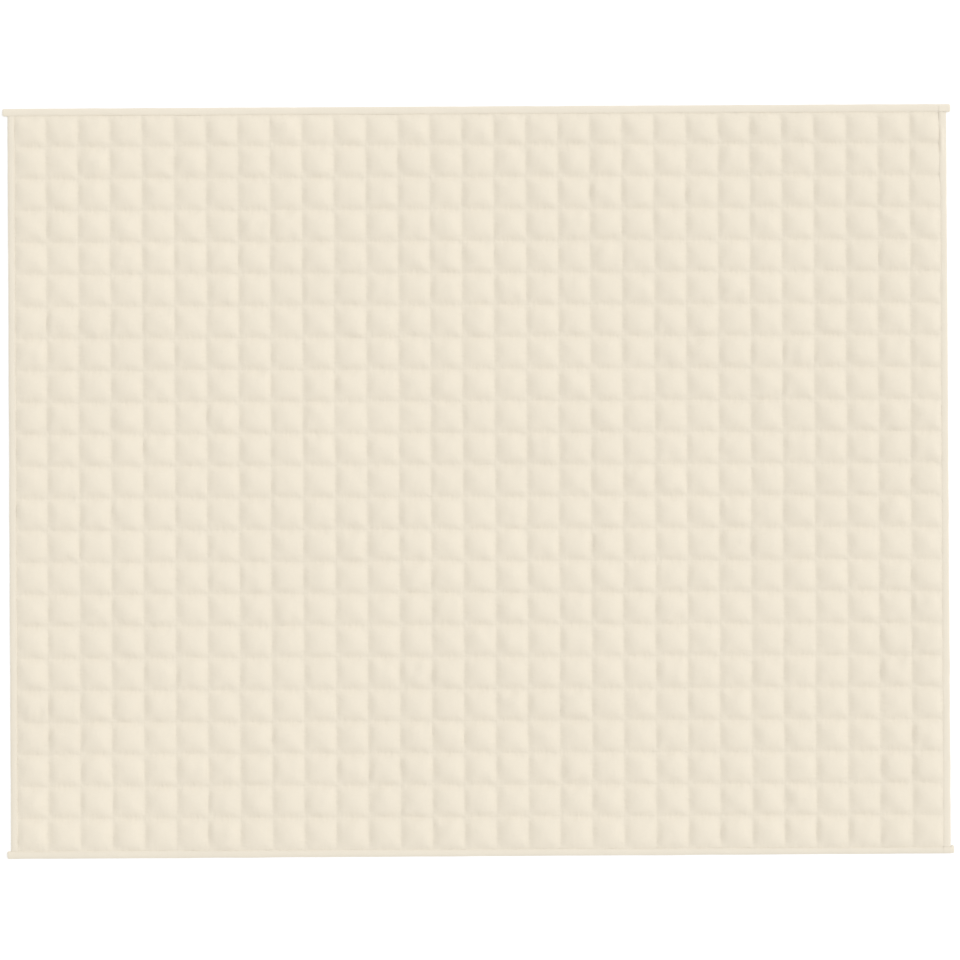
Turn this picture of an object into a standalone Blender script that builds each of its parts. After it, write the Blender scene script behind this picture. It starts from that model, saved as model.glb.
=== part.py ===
"""Quilted weighted blanket, laid out flat.

One filled quilt of square pockets, with a folded tape sewn over each of its four edges.
Metres, +Z up. The origin is under the middle of the blanket, on the surface it lies on.
"""

import math
import random

import bmesh
import bpy
from mathutils import Matrix

# Pockets: a square grid, whose outermost rows and columns are cut short by the edges
COLUMNS = 29
ROWS = 23
PITCH = 0.100
SIDE_COLUMN = 0.0955
TOP_ROW = 0.093
BOTTOM_ROW = 0.101

# Heights of the quilt above the surface it lies on
SEAM_TOP = 0.0030
PUFF_SHOULDER = 0.0050
PUFF_CROWN = 0.0038
CROWN_UNEVENNESS = 0.15
SHOULDER_INSET = 0.024
FILLING_SEED = 11

# Binding: a tape folded over the edge, with the quilt's margin in its slot
TAPE_WIDTH = 0.021
TAPE_THICKNESS = 0.0056
TAPE_WALL = 0.0010
TAPE_ROUNDING = 0.0024
ROUNDING_SEGMENTS = 3
SHARPEST_SMOOTH = math.radians(40)
GAP = 0.0003
WELD = 0.00001

# How far the tucked ends of the top and bottom tapes run past the side tapes
TOP_END_LEFT = 0.0170
TOP_END_RIGHT = 0.0125
BOTTOM_END_LEFT = 0.0120
BOTTOM_END_RIGHT = 0.0125

# The quilt's thin margin inside the tapes, and the strip where its underside draws in
SLOT_DEPTH = TAPE_WIDTH - TAPE_WALL
MARGIN = SLOT_DEPTH - GAP
MARGIN_BOTTOM = TAPE_WALL + GAP
MARGIN_TOP = TAPE_THICKNESS - TAPE_WALL - GAP
DRAW_IN = 0.020

# The pocketed area, between the inner edges of the tapes
FIELD_WIDTH = (COLUMNS - 2) * PITCH + 2 * SIDE_COLUMN
FIELD_DEPTH = (ROWS - 2) * PITCH + TOP_ROW + BOTTOM_ROW

# Tapes: name, turn about Z in degrees, and how far they run past the field at start and end
TAPES = (
    ("binding_bottom", 0, TAPE_WIDTH + BOTTOM_END_LEFT, TAPE_WIDTH + BOTTOM_END_RIGHT),
    ("binding_top", 180, TAPE_WIDTH + TOP_END_RIGHT, TAPE_WIDTH + TOP_END_LEFT),
    ("binding_right", 90, -GAP, -GAP),
    ("binding_left", -90, -GAP, -GAP),
)

CREAM = (0.84, 0.78, 0.65, 1.0)
TAPE_CREAM = (0.86, 0.80, 0.67, 1.0)
CLOTH_ROUGHNESS = 0.85


def clear_scene():
    for obj in list(bpy.data.objects):
        bpy.data.objects.remove(obj, do_unlink=True)


def new_collection(name):
    collection = bpy.data.collections.new(name)
    bpy.context.scene.collection.children.link(collection)
    return collection


def cloth_material(name, color):
    material = bpy.data.materials.new(name)
    material.use_nodes = True
    shader = material.node_tree.nodes["Principled BSDF"]
    shader.inputs["Base Color"].default_value = color
    shader.inputs["Roughness"].default_value = CLOTH_ROUGHNESS
    shader.inputs["Metallic"].default_value = 0.0
    return material


def add_object(name, bm, collection, material=None):
    mesh = bpy.data.meshes.new(name)
    bm.to_mesh(mesh)
    bm.free()
    if material:
        mesh.materials.append(material)
    obj = bpy.data.objects.new(name, mesh)
    collection.objects.link(obj)
    return obj


def box(low, high):
    """A closed box between two corners."""
    bm = bmesh.new()
    size = [b - a for a, b in zip(low, high)]
    middle = [(a + b) / 2 for a, b in zip(low, high)]
    matrix = Matrix.Translation(middle) @ Matrix.Diagonal((*size, 1.0))
    bmesh.ops.create_cube(bm, size=1.0, matrix=matrix)
    return bm


def seam_lines(first_cell, last_cell, cells):
    """Where the cells' edges run along one axis, with the whole field centred on zero."""
    widths = [first_cell] + [PITCH] * (cells - 2) + [last_cell]
    middle = sum(widths) / 2
    return [sum(widths[:count]) - middle for count in range(cells + 1)]


def facing(bm, direction):
    """The faces that look up, for a direction of 1, or down, for -1."""
    return [face for face in bm.faces if face.normal.z * direction > face.normal.xy.length]


def press_underside(bm):
    """Press the underside flat inside the margin and a strip that draws in."""
    base = facing(bm, -1)
    bmesh.ops.inset_region(bm, faces=base, thickness=MARGIN + GAP, use_even_offset=True)
    bmesh.ops.inset_region(
        bm, faces=base, thickness=DRAW_IN, depth=MARGIN_BOTTOM, use_even_offset=True
    )
    bm.normal_update()


def cut_seams(bm, lines, axis):
    """Cut the top across at each line."""
    for line in lines:
        top = facing(bm, 1)
        edges = {edge for face in top for edge in face.edges}
        bmesh.ops.bisect_plane(
            bm,
            geom=top + list(edges),
            dist=WELD,
            plane_co=[line * part for part in axis],
            plane_no=axis,
        )


def sink_seams(bm):
    """Draw the seams down between the pockets."""
    for vert in bm.verts:
        inside = abs(vert.co.x) < FIELD_WIDTH / 2 - WELD and abs(vert.co.y) < FIELD_DEPTH / 2 - WELD
        if inside and vert.co.z > MARGIN_BOTTOM:
            vert.co.z = SEAM_TOP


def puff_pockets(bm):
    """Raise each pocket to a shoulder and then to a crown, a little unevenly filled."""
    pockets = []
    for face in facing(bm, 1):
        center = face.calc_center_bounds()
        if abs(center.x) < FIELD_WIDTH / 2 and abs(center.y) < FIELD_DEPTH / 2:
            pockets.append(face)
    bmesh.ops.inset_individual(
        bm, faces=pockets, thickness=SHOULDER_INSET, depth=PUFF_SHOULDER, use_even_offset=True
    )
    filling = random.Random(FILLING_SEED)
    for pocket in pockets:
        fullness = filling.uniform(1 - CROWN_UNEVENNESS, 1 + CROWN_UNEVENNESS)
        bmesh.ops.poke(bm, faces=[pocket], offset=PUFF_CROWN * fullness)


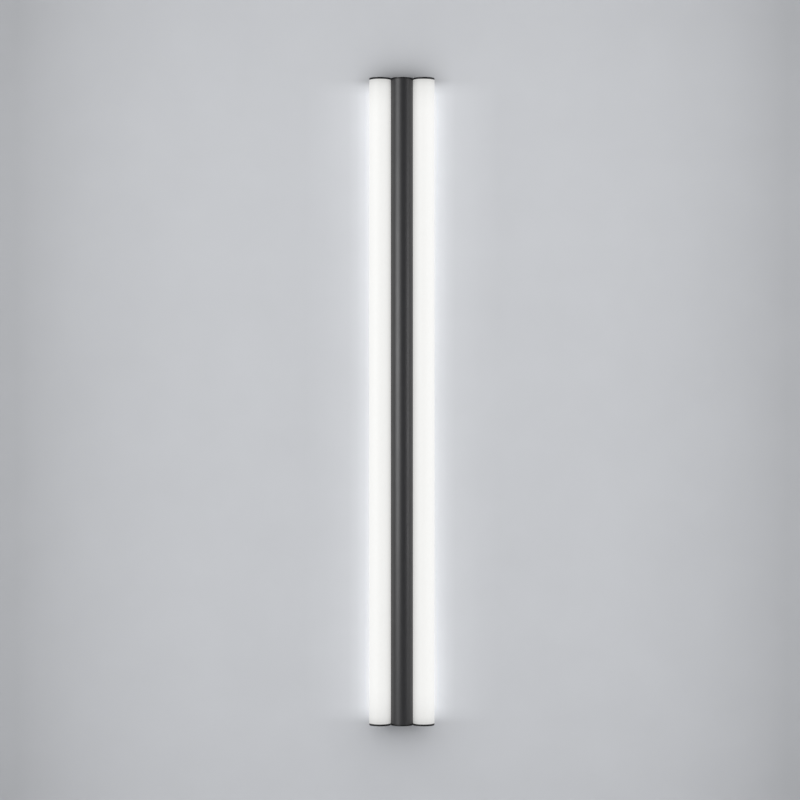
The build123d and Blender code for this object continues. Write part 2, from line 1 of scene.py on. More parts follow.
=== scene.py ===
"""Finishes and fine meshes of an upright wall light: two opal light tubes beside a dark round body.

Metres. +X right, +Y into the wall, +Z up, and the origin lies on the wall. Every piece starts from its
solid in the frame, gets true arcs, small bevels, moulded detail and a procedural finish, and stands in
for it.
"""

import json
import logging
from dataclasses import dataclass
from enum import Enum
from math import cos, e, hypot, pi, radians, sin
from typing import Callable, Iterable, Sequence

import bmesh
import bpy
from mathutils import Matrix, Vector

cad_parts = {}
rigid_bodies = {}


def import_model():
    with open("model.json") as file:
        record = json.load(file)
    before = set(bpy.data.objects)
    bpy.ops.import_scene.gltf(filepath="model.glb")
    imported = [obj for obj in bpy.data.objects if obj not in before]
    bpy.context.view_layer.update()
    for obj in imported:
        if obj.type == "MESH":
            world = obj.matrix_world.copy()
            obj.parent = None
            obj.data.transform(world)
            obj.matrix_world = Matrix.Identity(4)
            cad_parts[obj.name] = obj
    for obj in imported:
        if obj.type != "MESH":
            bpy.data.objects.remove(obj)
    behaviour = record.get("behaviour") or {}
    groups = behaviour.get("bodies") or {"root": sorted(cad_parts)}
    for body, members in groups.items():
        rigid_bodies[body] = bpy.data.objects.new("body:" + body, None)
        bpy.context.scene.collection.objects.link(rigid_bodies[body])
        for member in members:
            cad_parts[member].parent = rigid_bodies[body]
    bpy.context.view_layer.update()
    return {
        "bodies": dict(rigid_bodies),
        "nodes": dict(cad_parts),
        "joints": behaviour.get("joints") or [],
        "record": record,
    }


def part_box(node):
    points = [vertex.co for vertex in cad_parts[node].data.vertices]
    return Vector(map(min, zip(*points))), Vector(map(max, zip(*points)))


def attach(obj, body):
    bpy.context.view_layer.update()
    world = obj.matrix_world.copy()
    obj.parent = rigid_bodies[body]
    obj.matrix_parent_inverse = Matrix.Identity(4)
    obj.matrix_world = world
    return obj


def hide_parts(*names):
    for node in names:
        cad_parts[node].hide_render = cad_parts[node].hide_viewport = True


LOG = logging.getLogger("wall_light")

MM = 0.001
MERGE_DISTANCE = 0.002 * MM
FLAT_ANGLE = radians(0.4)
CREASE_ANGLE = radians(28)
ARC_TOLERANCE = 0.01 * MM
ARC_CUTS = 3
BEVEL_STEPS = 2
UPRIGHT = 0.01
FLAT = 0.99

Tree = bpy.types.NodeTree
Node = bpy.types.Node
Socket = bpy.types.NodeSocket
Shell = bmesh.types.BMesh
Face = bmesh.types.BMFace
Edge = bmesh.types.BMEdge
Material = bpy.types.Material
Span = tuple[float, float]
Stops = tuple[Span, ...]
Colour = tuple[float, float, float]
Value = float | tuple[float, ...] | Socket

UNIT = (0.0, 1.0)
NOISE_SPAN = (0.3, 0.7)
DUST_COLOUR = (0.62, 0.6, 0.57)
DUST_ROUGHNESS = 0.35


# ---- Node graphs
class Graph:
    """A node tree of a material, a group or the world, written as short expressions."""

    def __init__(self, tree: Tree) -> None:
        """Take over a tree."""
        self.tree = tree

    def feed(self, socket: Socket, value: Value) -> None:
        """Give an input a plain value or a link.

        Args:
            socket: The input.
            value: A number, a vector, a colour or another node's output.
        """
        if isinstance(value, Socket):
            self.tree.links.new(value, socket)
        elif socket.type == "RGBA":
            socket.default_value = (*value, 1.0)
        else:
            socket.default_value = value

    def node(
        self, kind: str, inputs: dict[str | int, Value] | None = None, **settings: object
    ) -> Node:
        """Add a node.

        Args:
            kind: The node's type, less its first words ShaderNode.
            inputs: Values or links by the input's name or number.
            **settings: Properties of the node, set before its inputs.

        Returns:
            The new node.
        """
        made = self.tree.nodes.new(f"ShaderNode{kind}")
        for key, value in settings.items():
            setattr(made, key, value)
        for key, value in (inputs or {}).items():
            self.feed(made.inputs[key], value)
        return made

    def math(
        self, operation: str, first: Value, second: Value = 0.0, clamp: bool = False
    ) -> Socket:
        """Give the result of a Math node."""
        inputs = {0: first, 1: second}
        return self.node("Math", inputs, operation=operation, use_clamp=clamp).outputs[0]

    def times(self, first: Value, second: Value, clamp: bool = False) -> Socket:
        """Multiply two values."""
        return self.math("MULTIPLY", first, second, clamp)

    def mix(self, share: Value, first: Value, second: Value, blend: str = "MIX") -> Socket:
        """Mix two colours by the share of the second."""
        inputs = {0: share, 6: first, 7: second}
        return self.node("Mix", inputs, data_type="RGBA", blend_type=blend).outputs[2]

    def tint(self, first: Value, second: Value) -> Socket:
        """Multiply two colours."""
        return self.mix(1.0, first, second, blend="MULTIPLY")

    def remap(
        self, value: Value, source: tuple[Value, Value], target: Span = UNIT, smooth: bool = False
    ) -> Socket:
        """Map one range to another, clamped, and eased in and out where it is smooth."""
        return self.node(
            "MapRange", dict(enumerate((value, *source, *target))),
            interpolation_type="SMOOTHSTEP" if smooth else "LINEAR",
        ).outputs[0]

    def ramp(self, value: Value, stops: Stops) -> Socket:
        """Turn a value from 0 to 1 into a grey, straight from stop to stop.

        Args:
            value: The value.
            stops: Places and levels in rising order.

        Returns:
            The grey.
        """
        made = self.node("ValToRGB", {0: value})
        while len(made.color_ramp.elements) < len(stops):
            made.color_ramp.elements.new(1.0)
        for element, (place, level) in zip(made.color_ramp.elements, stops):
            element.position = place
            element.color = (level, level, level, 1.0)
        return made.outputs[0]

    def grey(self, level: Value) -> Socket:
        """Give the grey of one level."""
        return self.node("CombineColor", {0: level, 1: level, 2: level}).outputs[0]

    def bump(self, height: Value, distance: float, strength: float = 1.0) -> Socket:
        """Give the normals of a relief that is as deep as the distance at a height of one."""
        inputs = {"Strength": strength, "Distance": distance, "Height": height}
        return self.node("Bump", inputs).outputs[0]

    def clear_where(self, shader: Node, share: Value) -> None:
        """Make the material's surface see-through by a share."""
        clear = self.node("BsdfTransparent").outputs[0]
        self.feed(
            self.tree.nodes["Material Output"].inputs["Surface"],
            self.node("MixShader", {0: share, 1: shader.outputs[0], 2: clear}).outputs[0],
        )

    def place(self) -> Socket:
        """Give the surface's place in the light's own axes."""
        return self.node("TexCoord").outputs["Object"]

    def position(self) -> tuple[Socket, ...]:
        """Give the surface's place as X, Y and Z."""
        return tuple(self.node("SeparateXYZ", {0: self.place()}).outputs)

    def dot(self, first: Value, second: Value) -> Socket:
        """Give the dot product of two vectors."""
        inputs = {0: first, 1: second}
        return self.node("VectorMath", inputs, operation="DOT_PRODUCT").outputs["Value"]

    def noise(
        self, scale: Value, stretch: Value = (1.0, 1.0, 1.0), detail: float = 3.0
    ) -> Socket:
        """Give a noise about 0.5 by its cells per metre, its scale along each axis and its octaves."""
        placed = self.node("Mapping", {"Vector": self.place(), "Scale": stretch}).outputs[0]
        return self.node("TexNoise", {"Vector": placed, "Scale": scale, "Detail": detail}).outputs[0]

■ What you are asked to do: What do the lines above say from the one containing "The build123d and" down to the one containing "before = set(bpy.data.objects)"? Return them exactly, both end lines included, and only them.

■ Reply to the task:
The build123d and Blender code for this object continues. Write part 2, from line 1 of scene.py on. More parts follow.
=== scene.py ===
"""Finishes and fine meshes of an upright wall light: two opal light tubes beside a dark round body.

Metres. +X right, +Y into the wall, +Z up, and the origin lies on the wall. Every piece starts from its
solid in the frame, gets true arcs, small bevels, moulded detail and a procedural finish, and stands in
for it.
"""

import json
import logging
from dataclasses import dataclass
from enum import Enum
from math import cos, e, hypot, pi, radians, sin
from typing import Callable, Iterable, Sequence

import bmesh
import bpy
from mathutils import Matrix, Vector

cad_parts = {}
rigid_bodies = {}


def import_model():
    with open("model.json") as file:
        record = json.load(file)
    before = set(bpy.data.objects)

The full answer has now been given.